*WHAT THE TASK REQUIRES*: Locate the line bearing "for name, part" in the material below, then reproduce it and each following line up to and including the line bearing "for body, members".

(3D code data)

----------

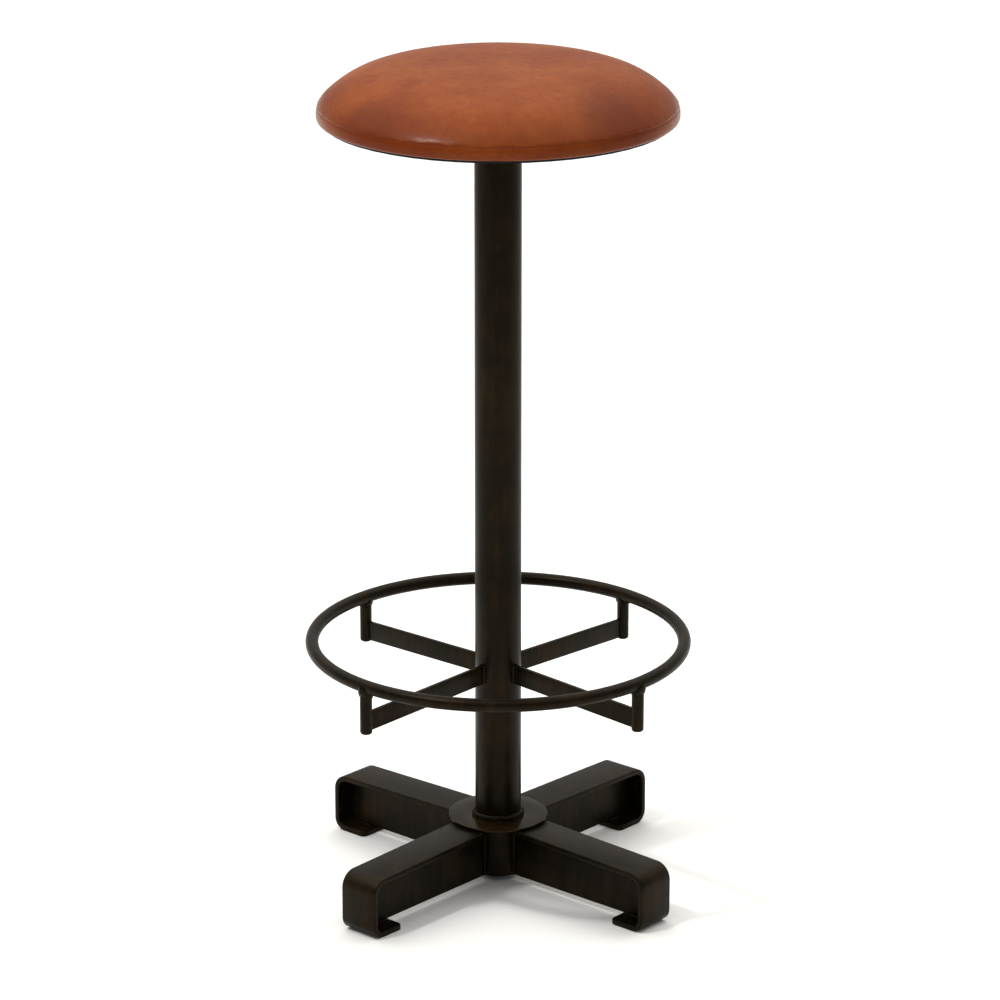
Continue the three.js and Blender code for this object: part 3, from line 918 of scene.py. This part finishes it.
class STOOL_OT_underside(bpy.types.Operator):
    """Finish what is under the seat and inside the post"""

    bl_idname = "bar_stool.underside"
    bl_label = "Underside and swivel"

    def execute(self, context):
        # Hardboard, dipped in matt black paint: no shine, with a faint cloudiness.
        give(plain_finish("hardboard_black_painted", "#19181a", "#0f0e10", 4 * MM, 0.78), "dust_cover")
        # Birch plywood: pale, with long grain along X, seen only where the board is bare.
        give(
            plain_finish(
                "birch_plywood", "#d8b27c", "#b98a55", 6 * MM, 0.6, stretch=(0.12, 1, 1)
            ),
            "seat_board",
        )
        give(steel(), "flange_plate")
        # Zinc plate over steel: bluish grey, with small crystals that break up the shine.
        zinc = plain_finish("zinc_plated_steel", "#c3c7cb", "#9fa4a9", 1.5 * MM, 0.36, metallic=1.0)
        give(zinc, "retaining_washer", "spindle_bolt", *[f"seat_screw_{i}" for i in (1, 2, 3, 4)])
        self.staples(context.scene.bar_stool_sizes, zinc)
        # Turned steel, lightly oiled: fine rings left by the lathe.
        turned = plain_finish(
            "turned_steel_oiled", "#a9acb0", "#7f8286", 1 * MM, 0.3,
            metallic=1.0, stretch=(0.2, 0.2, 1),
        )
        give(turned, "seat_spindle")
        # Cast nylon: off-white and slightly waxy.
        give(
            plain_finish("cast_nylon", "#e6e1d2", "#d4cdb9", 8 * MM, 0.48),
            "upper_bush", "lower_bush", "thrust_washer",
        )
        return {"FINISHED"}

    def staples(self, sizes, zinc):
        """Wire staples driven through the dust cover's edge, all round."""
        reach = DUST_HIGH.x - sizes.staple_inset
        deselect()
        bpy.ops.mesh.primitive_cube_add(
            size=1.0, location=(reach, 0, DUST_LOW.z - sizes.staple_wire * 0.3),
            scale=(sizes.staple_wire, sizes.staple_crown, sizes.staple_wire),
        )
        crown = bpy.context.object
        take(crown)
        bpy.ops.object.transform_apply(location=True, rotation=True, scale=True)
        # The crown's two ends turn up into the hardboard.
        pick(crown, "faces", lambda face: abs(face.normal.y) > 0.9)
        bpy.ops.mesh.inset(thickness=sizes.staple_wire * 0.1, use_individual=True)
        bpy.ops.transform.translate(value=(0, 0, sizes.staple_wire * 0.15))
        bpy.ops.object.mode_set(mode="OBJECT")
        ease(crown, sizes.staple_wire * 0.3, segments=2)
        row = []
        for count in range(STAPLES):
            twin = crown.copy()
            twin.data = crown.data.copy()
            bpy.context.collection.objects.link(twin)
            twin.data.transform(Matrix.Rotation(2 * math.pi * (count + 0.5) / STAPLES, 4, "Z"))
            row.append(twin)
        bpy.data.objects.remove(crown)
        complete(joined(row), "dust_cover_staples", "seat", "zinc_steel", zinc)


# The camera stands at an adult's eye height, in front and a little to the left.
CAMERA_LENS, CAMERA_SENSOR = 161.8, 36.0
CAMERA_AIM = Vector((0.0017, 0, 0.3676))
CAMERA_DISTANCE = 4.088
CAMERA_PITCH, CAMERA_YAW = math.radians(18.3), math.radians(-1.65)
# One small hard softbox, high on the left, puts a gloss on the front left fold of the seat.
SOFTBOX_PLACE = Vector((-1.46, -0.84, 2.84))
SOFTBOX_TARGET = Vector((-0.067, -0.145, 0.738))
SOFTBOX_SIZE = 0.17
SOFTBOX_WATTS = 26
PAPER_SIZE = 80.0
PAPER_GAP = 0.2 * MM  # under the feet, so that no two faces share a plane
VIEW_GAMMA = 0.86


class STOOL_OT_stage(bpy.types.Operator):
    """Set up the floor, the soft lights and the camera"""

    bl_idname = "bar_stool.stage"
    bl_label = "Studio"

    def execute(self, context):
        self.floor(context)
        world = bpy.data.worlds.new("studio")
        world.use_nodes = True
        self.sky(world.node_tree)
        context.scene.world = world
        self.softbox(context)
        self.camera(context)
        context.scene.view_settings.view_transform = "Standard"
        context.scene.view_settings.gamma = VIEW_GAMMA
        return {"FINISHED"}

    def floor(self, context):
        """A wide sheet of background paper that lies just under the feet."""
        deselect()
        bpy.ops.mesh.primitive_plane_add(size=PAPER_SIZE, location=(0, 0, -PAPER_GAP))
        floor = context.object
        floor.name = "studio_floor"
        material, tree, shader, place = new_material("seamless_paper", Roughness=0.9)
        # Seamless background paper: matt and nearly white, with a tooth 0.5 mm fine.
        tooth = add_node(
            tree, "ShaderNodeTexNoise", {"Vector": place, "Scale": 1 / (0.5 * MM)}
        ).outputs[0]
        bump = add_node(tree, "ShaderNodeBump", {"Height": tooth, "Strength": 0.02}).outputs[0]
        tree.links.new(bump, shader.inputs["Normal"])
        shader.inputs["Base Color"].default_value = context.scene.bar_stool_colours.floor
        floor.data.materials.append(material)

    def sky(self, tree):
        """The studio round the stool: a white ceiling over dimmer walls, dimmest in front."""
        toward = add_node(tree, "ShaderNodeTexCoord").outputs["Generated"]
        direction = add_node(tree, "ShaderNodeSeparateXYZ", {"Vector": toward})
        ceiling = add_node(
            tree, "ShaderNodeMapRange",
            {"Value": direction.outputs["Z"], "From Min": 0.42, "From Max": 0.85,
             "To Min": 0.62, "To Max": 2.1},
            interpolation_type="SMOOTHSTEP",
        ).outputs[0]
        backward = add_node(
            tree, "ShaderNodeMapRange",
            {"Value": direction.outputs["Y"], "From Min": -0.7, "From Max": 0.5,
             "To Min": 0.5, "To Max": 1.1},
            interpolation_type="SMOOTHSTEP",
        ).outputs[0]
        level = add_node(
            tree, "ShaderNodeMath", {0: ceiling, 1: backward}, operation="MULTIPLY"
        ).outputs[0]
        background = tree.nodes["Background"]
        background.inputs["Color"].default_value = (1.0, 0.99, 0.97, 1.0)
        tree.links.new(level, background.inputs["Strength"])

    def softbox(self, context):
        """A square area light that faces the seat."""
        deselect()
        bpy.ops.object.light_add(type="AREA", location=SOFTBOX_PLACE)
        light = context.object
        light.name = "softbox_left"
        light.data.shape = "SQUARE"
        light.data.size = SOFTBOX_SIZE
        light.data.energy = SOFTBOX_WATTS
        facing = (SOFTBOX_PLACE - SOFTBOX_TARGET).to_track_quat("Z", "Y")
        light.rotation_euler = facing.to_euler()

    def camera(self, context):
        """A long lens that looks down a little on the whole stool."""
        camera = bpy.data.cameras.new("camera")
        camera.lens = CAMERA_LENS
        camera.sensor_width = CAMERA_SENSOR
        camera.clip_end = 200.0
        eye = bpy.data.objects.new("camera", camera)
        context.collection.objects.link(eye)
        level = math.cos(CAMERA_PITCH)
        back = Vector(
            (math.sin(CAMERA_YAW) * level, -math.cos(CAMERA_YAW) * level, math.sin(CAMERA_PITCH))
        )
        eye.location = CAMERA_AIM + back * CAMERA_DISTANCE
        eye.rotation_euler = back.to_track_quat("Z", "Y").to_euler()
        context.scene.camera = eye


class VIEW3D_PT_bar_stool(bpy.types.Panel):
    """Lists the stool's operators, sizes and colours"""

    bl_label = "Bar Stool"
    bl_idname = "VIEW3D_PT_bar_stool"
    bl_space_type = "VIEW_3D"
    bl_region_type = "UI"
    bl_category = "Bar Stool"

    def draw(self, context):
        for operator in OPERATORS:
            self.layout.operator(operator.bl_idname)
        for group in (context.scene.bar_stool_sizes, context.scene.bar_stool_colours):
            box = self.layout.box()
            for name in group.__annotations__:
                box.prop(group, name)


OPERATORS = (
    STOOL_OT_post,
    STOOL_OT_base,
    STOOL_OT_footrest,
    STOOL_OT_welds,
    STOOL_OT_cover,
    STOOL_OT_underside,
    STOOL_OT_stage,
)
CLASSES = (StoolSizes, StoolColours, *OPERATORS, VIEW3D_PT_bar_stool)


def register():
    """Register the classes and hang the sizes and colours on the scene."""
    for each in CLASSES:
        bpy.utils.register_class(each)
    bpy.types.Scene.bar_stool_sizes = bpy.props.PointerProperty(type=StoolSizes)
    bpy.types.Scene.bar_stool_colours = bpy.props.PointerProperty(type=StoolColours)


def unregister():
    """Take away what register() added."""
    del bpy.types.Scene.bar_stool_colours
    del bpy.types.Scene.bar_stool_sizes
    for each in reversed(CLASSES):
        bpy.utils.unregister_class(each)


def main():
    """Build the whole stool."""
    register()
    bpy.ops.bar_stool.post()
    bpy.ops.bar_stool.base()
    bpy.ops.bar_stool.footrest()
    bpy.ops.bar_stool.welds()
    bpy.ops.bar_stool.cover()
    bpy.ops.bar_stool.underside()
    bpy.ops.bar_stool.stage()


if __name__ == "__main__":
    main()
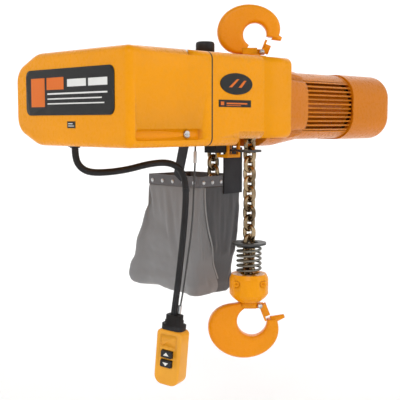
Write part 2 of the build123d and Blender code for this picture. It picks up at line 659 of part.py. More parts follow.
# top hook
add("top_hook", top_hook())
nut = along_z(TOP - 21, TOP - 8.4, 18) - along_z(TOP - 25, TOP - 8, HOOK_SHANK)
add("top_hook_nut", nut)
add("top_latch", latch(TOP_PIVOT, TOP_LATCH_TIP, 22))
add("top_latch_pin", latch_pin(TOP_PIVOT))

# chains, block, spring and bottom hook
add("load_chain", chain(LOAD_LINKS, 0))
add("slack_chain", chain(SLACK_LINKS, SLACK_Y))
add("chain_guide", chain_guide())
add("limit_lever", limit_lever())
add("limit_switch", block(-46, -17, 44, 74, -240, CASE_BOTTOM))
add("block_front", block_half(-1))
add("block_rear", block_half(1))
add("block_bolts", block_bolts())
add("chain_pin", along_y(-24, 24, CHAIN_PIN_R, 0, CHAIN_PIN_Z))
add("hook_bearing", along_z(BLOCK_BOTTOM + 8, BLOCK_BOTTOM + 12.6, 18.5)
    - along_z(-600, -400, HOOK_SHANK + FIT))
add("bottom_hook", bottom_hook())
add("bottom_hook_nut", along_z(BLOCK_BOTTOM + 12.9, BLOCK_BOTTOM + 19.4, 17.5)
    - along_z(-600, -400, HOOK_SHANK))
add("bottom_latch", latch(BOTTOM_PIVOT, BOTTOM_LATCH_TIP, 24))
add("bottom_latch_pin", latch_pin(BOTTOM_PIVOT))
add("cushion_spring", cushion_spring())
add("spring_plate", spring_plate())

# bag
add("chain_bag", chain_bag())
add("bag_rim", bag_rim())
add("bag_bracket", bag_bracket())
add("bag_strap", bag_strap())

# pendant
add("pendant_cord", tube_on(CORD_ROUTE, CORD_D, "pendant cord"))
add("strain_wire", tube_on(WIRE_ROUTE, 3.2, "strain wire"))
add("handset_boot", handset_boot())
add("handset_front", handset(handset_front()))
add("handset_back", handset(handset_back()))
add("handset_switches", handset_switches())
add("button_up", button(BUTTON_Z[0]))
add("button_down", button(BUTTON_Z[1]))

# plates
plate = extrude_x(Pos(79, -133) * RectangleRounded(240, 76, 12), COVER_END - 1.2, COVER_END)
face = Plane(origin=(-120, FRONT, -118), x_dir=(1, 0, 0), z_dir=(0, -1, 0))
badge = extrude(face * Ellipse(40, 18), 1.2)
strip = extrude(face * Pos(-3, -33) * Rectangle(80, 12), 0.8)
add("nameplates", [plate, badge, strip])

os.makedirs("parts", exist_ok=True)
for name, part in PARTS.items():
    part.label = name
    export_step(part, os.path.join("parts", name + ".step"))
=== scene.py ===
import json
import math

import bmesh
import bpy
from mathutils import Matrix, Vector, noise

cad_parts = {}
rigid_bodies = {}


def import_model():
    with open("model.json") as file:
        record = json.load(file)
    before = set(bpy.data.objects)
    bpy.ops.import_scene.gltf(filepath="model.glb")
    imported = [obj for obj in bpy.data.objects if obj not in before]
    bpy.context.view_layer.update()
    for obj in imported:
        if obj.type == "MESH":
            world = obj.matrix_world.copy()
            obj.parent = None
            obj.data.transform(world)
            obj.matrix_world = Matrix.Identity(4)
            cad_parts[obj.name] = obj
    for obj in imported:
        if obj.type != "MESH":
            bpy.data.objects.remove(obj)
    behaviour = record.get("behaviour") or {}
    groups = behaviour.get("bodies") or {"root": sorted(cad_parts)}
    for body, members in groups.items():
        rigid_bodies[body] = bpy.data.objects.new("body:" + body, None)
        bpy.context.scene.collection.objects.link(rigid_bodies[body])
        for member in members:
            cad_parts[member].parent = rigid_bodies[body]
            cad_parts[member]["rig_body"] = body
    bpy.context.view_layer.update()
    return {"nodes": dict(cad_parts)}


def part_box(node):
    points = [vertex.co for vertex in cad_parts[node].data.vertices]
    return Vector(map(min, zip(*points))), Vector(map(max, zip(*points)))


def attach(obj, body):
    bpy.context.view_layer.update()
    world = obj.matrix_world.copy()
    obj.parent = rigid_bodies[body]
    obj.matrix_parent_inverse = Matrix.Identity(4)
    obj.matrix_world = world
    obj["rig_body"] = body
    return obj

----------

*RESPONSE TO THE TASK*:
for name, part in PARTS.items():
    part.label = name
    export_step(part, os.path.join("parts", name + ".step"))
=== scene.py ===
import json
import math

import bmesh
import bpy
from mathutils import Matrix, Vector, noise

cad_parts = {}
rigid_bodies = {}


def import_model():
    with open("model.json") as file:
        record = json.load(file)
    before = set(bpy.data.objects)
    bpy.ops.import_scene.gltf(filepath="model.glb")
    imported = [obj for obj in bpy.data.objects if obj not in before]
    bpy.context.view_layer.update()
    for obj in imported:
        if obj.type == "MESH":
            world = obj.matrix_world.copy()
            obj.parent = None
            obj.data.transform(world)
            obj.matrix_world = Matrix.Identity(4)
            cad_parts[obj.name] = obj
    for obj in imported:
        if obj.type != "MESH":
            bpy.data.objects.remove(obj)
    behaviour = record.get("behaviour") or {}
    groups = behaviour.get("bodies") or {"root": sorted(cad_parts)}
    for body, members in groups.items():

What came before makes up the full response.